*What you are asked to do*
Quote the data below in full, please, without altering anything.

Records from a collection:
** BEGIN **

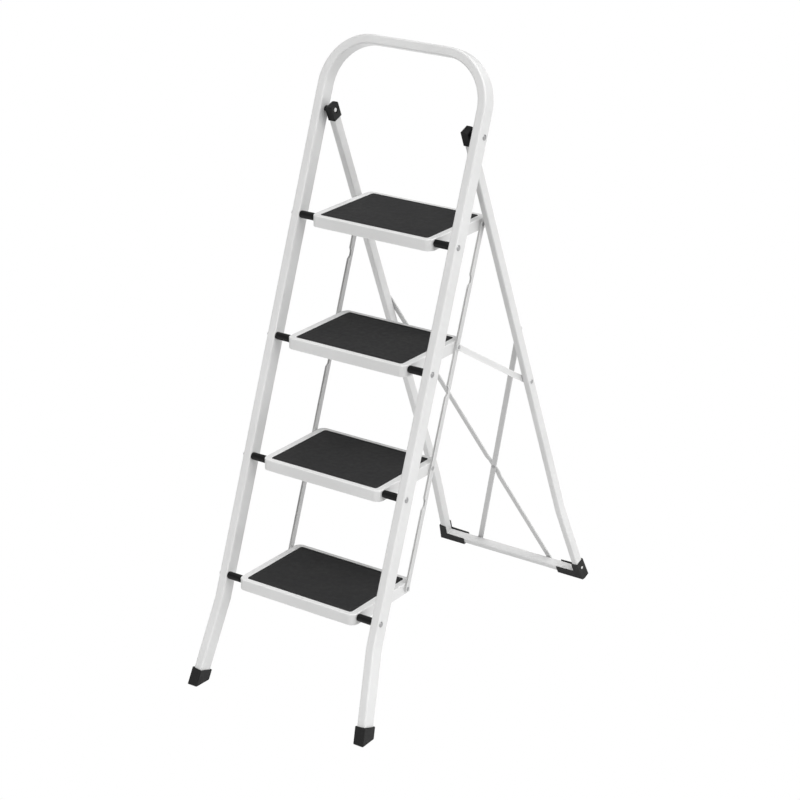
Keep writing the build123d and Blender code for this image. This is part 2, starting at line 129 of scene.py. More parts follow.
class Finish:
    # a material's node tree, with short calls for the nodes used here
    def __init__(self, name):
        self.stuff = bpy.data.materials.new(name)
        self.stuff.use_nodes = True
        self.tree = self.stuff.node_tree
        self.shader = self.tree.nodes["Principled BSDF"]
        self.coord = self.tree.nodes.new("ShaderNodeTexCoord")

    def node(self, kind, **values):
        # a shader node of that kind with those settings
        made = self.tree.nodes.new("ShaderNode" + kind)
        for key, value in values.items():
            setattr(made, key, value)
        return made

    def link(self, source, target):
        # the source drives the target
        self.tree.links.new(source, target)

    def noise(self, scale, detail, stretch=None):
        # fractal noise of the piece's own coordinates, drawn out by the stretch
        made = self.node("TexNoise")
        made.inputs["Scale"].default_value = scale
        made.inputs["Detail"].default_value = detail
        if stretch:
            place = self.node("Mapping")
            place.inputs["Scale"].default_value = stretch
            self.link(self.coord.outputs["Object"], place.inputs["Vector"])
            self.link(place.outputs["Vector"], made.inputs["Vector"])
        else:
            self.link(self.coord.outputs["Object"], made.inputs["Vector"])
        return made.outputs["Fac"]

    def ramp(self, source, low, high, toLow=0.0, toHigh=1.0):
        # a straight line from toLow at low to toHigh at high, level beyond them
        made = self.node("MapRange")
        made.inputs["From Min"].default_value = low
        made.inputs["From Max"].default_value = high
        made.inputs["To Min"].default_value = toLow
        made.inputs["To Max"].default_value = toHigh
        self.link(source, made.inputs["Value"])
        return made.outputs["Result"]

    def product(self, first, second):
        # one value times the other
        made = self.node("Math", operation="MULTIPLY")
        self.link(first, made.inputs[0])
        self.link(second, made.inputs[1])
        return made.outputs[0]

    def mix(self, amount, first, second):
        # the first colour where the amount is 0 and the second where it is 1
        made = self.node("Mix", data_type="RGBA")
        for socket, value in ((made.inputs["A"], first), (made.inputs["B"], second)):
            if hasattr(value, "is_linked") or hasattr(value, "links"):
                self.link(value, socket)
            else:
                socket.default_value = (*value, 1)
        self.link(amount, made.inputs["Factor"])
        return made.outputs["Result"]

    def edges(self, radius):
        # 1 along edges tighter than the radius, 0 on flats: how far the rounded normal leans away
        bevel, plain = self.node("Bevel", samples=4), self.node("NewGeometry")
        bevel.inputs["Radius"].default_value = radius
        dot = self.node("VectorMath", operation="DOT_PRODUCT")
        self.link(bevel.outputs["Normal"], dot.inputs[0])
        self.link(plain.outputs["Normal"], dot.inputs[1])
        flat, tight = 0.995, 0.85
        return self.ramp(dot.outputs["Value"], flat, tight)

    def roughness(self, noise, span, stretch=None):
        # roughness wandering between the two ends of its span
        least, most = 0.3, 0.7   # the noise hardly goes past these
        value = self.ramp(self.noise(*noise, stretch), least, most, *span)
        self.link(value, self.shader.inputs["Roughness"])

    def fixed(self, **values):
        # even values straight on the shader, the underscores in their names standing for spaces
        for name, value in values.items():
            self.shader.inputs[name.replace("_", " ")].default_value = value

    def bump(self, height, strength, distance, after=None):
        # the normal tipped by the slope of a height, on top of an earlier bump
        made = self.node("Bump")
        made.inputs["Strength"].default_value = strength
        made.inputs["Distance"].default_value = distance
        self.link(height, made.inputs["Height"])
        if after:
            self.link(after, made.inputs["Normal"])
        return made.outputs["Normal"]


# In a finish, a noise pair is (fineness, detail), a From pair is where patches start and where they are
# full, a Wide value is how wide an edge is in metres, and a bump pair is (strength, depth in metres).
def powderCoat(name="whitePowderCoat", tone=1.0):
    # cloudy white, with a painted highlight along every edge, scuffed through along edges in places, over fine
    # orange peel
    look = {"colour": (0.65, 0.65, 0.648), "shade": (0.60, 0.60, 0.596), "cloudNoise": (7.0, 4.0),
            "cloudFrom": (0.3, 0.75), "edge": (0.80, 0.80, 0.795), "highlightWide": 0.003,
            "scuff": (0.40, 0.40, 0.39), "scuffWide": 0.001, "scuffNoise": (60.0, 6.0),
            "scuffFrom": (0.58, 0.72), "rough": (0.34, 0.46), "roughNoise": (35.0, 3.0),
            "peelNoise": (900.0, 2.0), "peelBump": (0.10, 0.0004), "coat": 0.12, "coatRough": 0.3}
    f = Finish(name)
    toned = {part: np.array(look[part]) * tone for part in ("colour", "shade", "edge")}
    cloud = f.ramp(f.noise(*look["cloudNoise"]), *look["cloudFrom"])
    # painted highlight: the lighter edge colour is laid along every edge, standing in for light caught on the
    # rounded edges
    wearAndHighlight = f.mix(f.edges(look["highlightWide"]), f.mix(cloud, toned["colour"], toned["shade"]), toned["edge"])
    wear = f.product(f.edges(look["scuffWide"]), f.ramp(f.noise(*look["scuffNoise"]), *look["scuffFrom"]))
    f.link(f.mix(wear, wearAndHighlight, look["scuff"]), f.shader.inputs["Base Color"])
    f.roughness(look["roughNoise"], look["rough"])
    f.link(f.bump(f.noise(*look["peelNoise"]), *look["peelBump"]), f.shader.inputs["Normal"])
    f.fixed(Coat_Weight=look["coat"], Coat_Roughness=look["coatRough"])
    return f.stuff


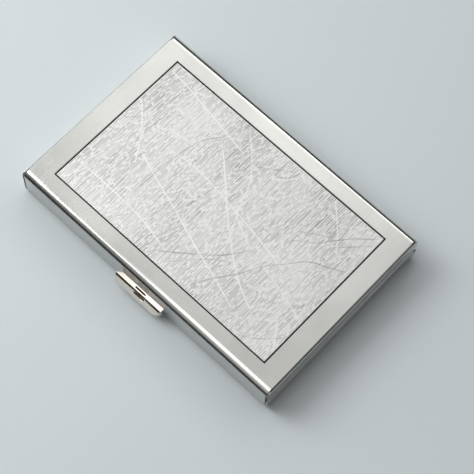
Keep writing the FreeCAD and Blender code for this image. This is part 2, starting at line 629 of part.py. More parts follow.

** END **

*Finished task*
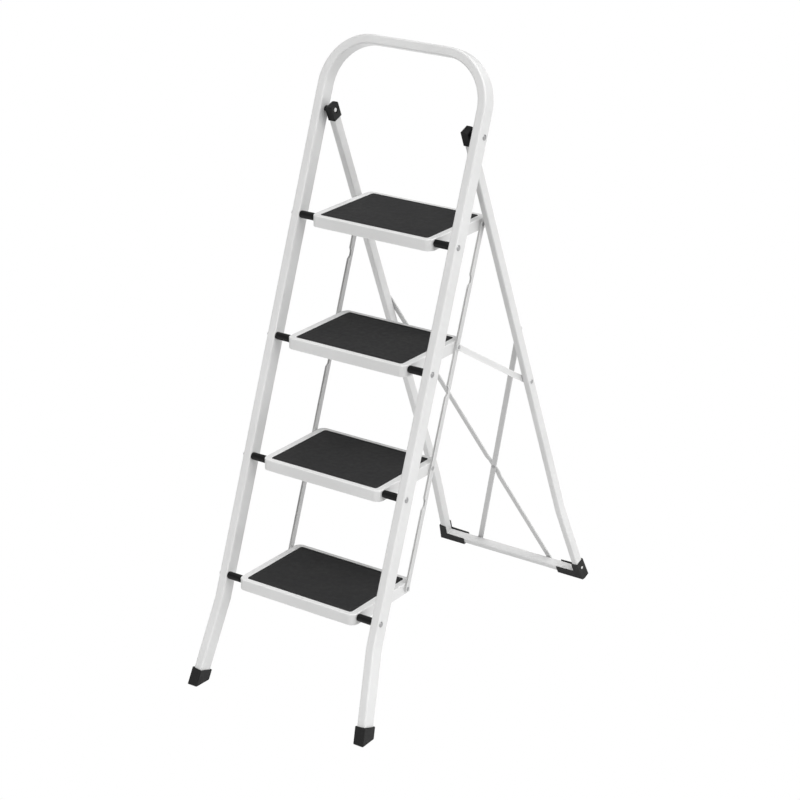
Keep writing the build123d and Blender code for this image. This is part 2, starting at line 129 of scene.py. More parts follow.
class Finish:
    # a material's node tree, with short calls for the nodes used here
    def __init__(self, name):
        self.stuff = bpy.data.materials.new(name)
        self.stuff.use_nodes = True
        self.tree = self.stuff.node_tree
        self.shader = self.tree.nodes["Principled BSDF"]
        self.coord = self.tree.nodes.new("ShaderNodeTexCoord")

    def node(self, kind, **values):
        # a shader node of that kind with those settings
        made = self.tree.nodes.new("ShaderNode" + kind)
        for key, value in values.items():
            setattr(made, key, value)
        return made

    def link(self, source, target):
        # the source drives the target
        self.tree.links.new(source, target)

    def noise(self, scale, detail, stretch=None):
        # fractal noise of the piece's own coordinates, drawn out by the stretch
        made = self.node("TexNoise")
        made.inputs["Scale"].default_value = scale
        made.inputs["Detail"].default_value = detail
        if stretch:
            place = self.node("Mapping")
            place.inputs["Scale"].default_value = stretch
            self.link(self.coord.outputs["Object"], place.inputs["Vector"])
            self.link(place.outputs["Vector"], made.inputs["Vector"])
        else:
            self.link(self.coord.outputs["Object"], made.inputs["Vector"])
        return made.outputs["Fac"]

    def ramp(self, source, low, high, toLow=0.0, toHigh=1.0):
        # a straight line from toLow at low to toHigh at high, level beyond them
        made = self.node("MapRange")
        made.inputs["From Min"].default_value = low
        made.inputs["From Max"].default_value = high
        made.inputs["To Min"].default_value = toLow
        made.inputs["To Max"].default_value = toHigh
        self.link(source, made.inputs["Value"])
        return made.outputs["Result"]

    def product(self, first, second):
        # one value times the other
        made = self.node("Math", operation="MULTIPLY")
        self.link(first, made.inputs[0])
        self.link(second, made.inputs[1])
        return made.outputs[0]

    def mix(self, amount, first, second):
        # the first colour where the amount is 0 and the second where it is 1
        made = self.node("Mix", data_type="RGBA")
        for socket, value in ((made.inputs["A"], first), (made.inputs["B"], second)):
            if hasattr(value, "is_linked") or hasattr(value, "links"):
                self.link(value, socket)
            else:
                socket.default_value = (*value, 1)
        self.link(amount, made.inputs["Factor"])
        return made.outputs["Result"]

    def edges(self, radius):
        # 1 along edges tighter than the radius, 0 on flats: how far the rounded normal leans away
        bevel, plain = self.node("Bevel", samples=4), self.node("NewGeometry")
        bevel.inputs["Radius"].default_value = radius
        dot = self.node("VectorMath", operation="DOT_PRODUCT")
        self.link(bevel.outputs["Normal"], dot.inputs[0])
        self.link(plain.outputs["Normal"], dot.inputs[1])
        flat, tight = 0.995, 0.85
        return self.ramp(dot.outputs["Value"], flat, tight)

    def roughness(self, noise, span, stretch=None):
        # roughness wandering between the two ends of its span
        least, most = 0.3, 0.7   # the noise hardly goes past these
        value = self.ramp(self.noise(*noise, stretch), least, most, *span)
        self.link(value, self.shader.inputs["Roughness"])

    def fixed(self, **values):
        # even values straight on the shader, the underscores in their names standing for spaces
        for name, value in values.items():
            self.shader.inputs[name.replace("_", " ")].default_value = value

    def bump(self, height, strength, distance, after=None):
        # the normal tipped by the slope of a height, on top of an earlier bump
        made = self.node("Bump")
        made.inputs["Strength"].default_value = strength
        made.inputs["Distance"].default_value = distance
        self.link(height, made.inputs["Height"])
        if after:
            self.link(after, made.inputs["Normal"])
        return made.outputs["Normal"]


# In a finish, a noise pair is (fineness, detail), a From pair is where patches start and where they are
# full, a Wide value is how wide an edge is in metres, and a bump pair is (strength, depth in metres).
def powderCoat(name="whitePowderCoat", tone=1.0):
    # cloudy white, with a painted highlight along every edge, scuffed through along edges in places, over fine
    # orange peel
    look = {"colour": (0.65, 0.65, 0.648), "shade": (0.60, 0.60, 0.596), "cloudNoise": (7.0, 4.0),
            "cloudFrom": (0.3, 0.75), "edge": (0.80, 0.80, 0.795), "highlightWide": 0.003,
            "scuff": (0.40, 0.40, 0.39), "scuffWide": 0.001, "scuffNoise": (60.0, 6.0),
            "scuffFrom": (0.58, 0.72), "rough": (0.34, 0.46), "roughNoise": (35.0, 3.0),
            "peelNoise": (900.0, 2.0), "peelBump": (0.10, 0.0004), "coat": 0.12, "coatRough": 0.3}
    f = Finish(name)
    toned = {part: np.array(look[part]) * tone for part in ("colour", "shade", "edge")}
    cloud = f.ramp(f.noise(*look["cloudNoise"]), *look["cloudFrom"])
    # painted highlight: the lighter edge colour is laid along every edge, standing in for light caught on the
    # rounded edges
    wearAndHighlight = f.mix(f.edges(look["highlightWide"]), f.mix(cloud, toned["colour"], toned["shade"]), toned["edge"])
    wear = f.product(f.edges(look["scuffWide"]), f.ramp(f.noise(*look["scuffNoise"]), *look["scuffFrom"]))
    f.link(f.mix(wear, wearAndHighlight, look["scuff"]), f.shader.inputs["Base Color"])
    f.roughness(look["roughNoise"], look["rough"])
    f.link(f.bump(f.noise(*look["peelNoise"]), *look["peelBump"]), f.shader.inputs["Normal"])
    f.fixed(Coat_Weight=look["coat"], Coat_Roughness=look["coatRough"])
    return f.stuff


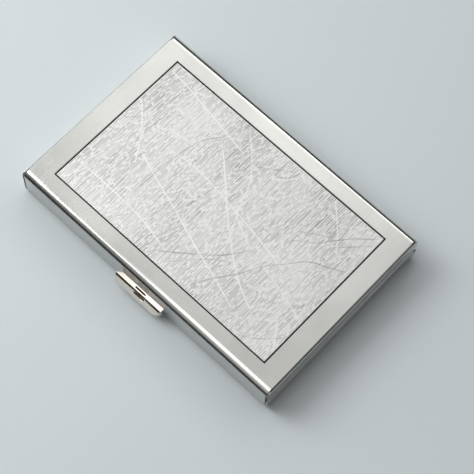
Keep writing the FreeCAD and Blender code for this image. This is part 2, starting at line 629 of part.py. More parts follow.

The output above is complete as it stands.